Okay but now, re the new journal:
How much should researchers invest in answering what versus why and how? Will your work be better if it investigates a hypothesis that might explain a phenomenon? Or would it be more useful to make your goal simply to describe that phenomenon?
In the field of media research, those on Team Describe got a valuable new ally today: a new publication called the Journal of Quantitative Description: Digital Media. Its co-founders are Princeton’s Andy Guess, the University of Zurich’s Eszter Hargittai, and Penn State’s Kevin Munger, all of whom work on issues in and around journalism.
Joshua Benton, “No explaining allowed! A new journal promises just-the-facts description, not theory or causality” at Nieman Labs (August 26, 2021)

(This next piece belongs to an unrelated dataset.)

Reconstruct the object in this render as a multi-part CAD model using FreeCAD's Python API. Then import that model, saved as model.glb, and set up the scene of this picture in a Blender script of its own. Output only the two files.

For example, from the guidelines for the new Journal of Quantitative Description, some stuff they don’t like:
2. Lack of clear standards for substantive importance. The topics that are deemed important too often reflect path dependence, the biases of established scholars and institutions, approved theoretical frameworks from the dominant canon, and the focus of media interest. The whiplash of the past few years of digital media research, the attention paid first to “echo chambers,” then to “fake news,” now to “radicalization,’ is inimical to the accumulation of knowledge. All of these topics are worth studying, but we need a more stable metric for “topical importance” than media attention.
Now, bunnies, one SERIOUS problem with all this is an end to the Sokal hoaxes that have made the social sciences so entertaining in recent years.
On the other hand, maybe they need someone or other attending to real stuff now and then.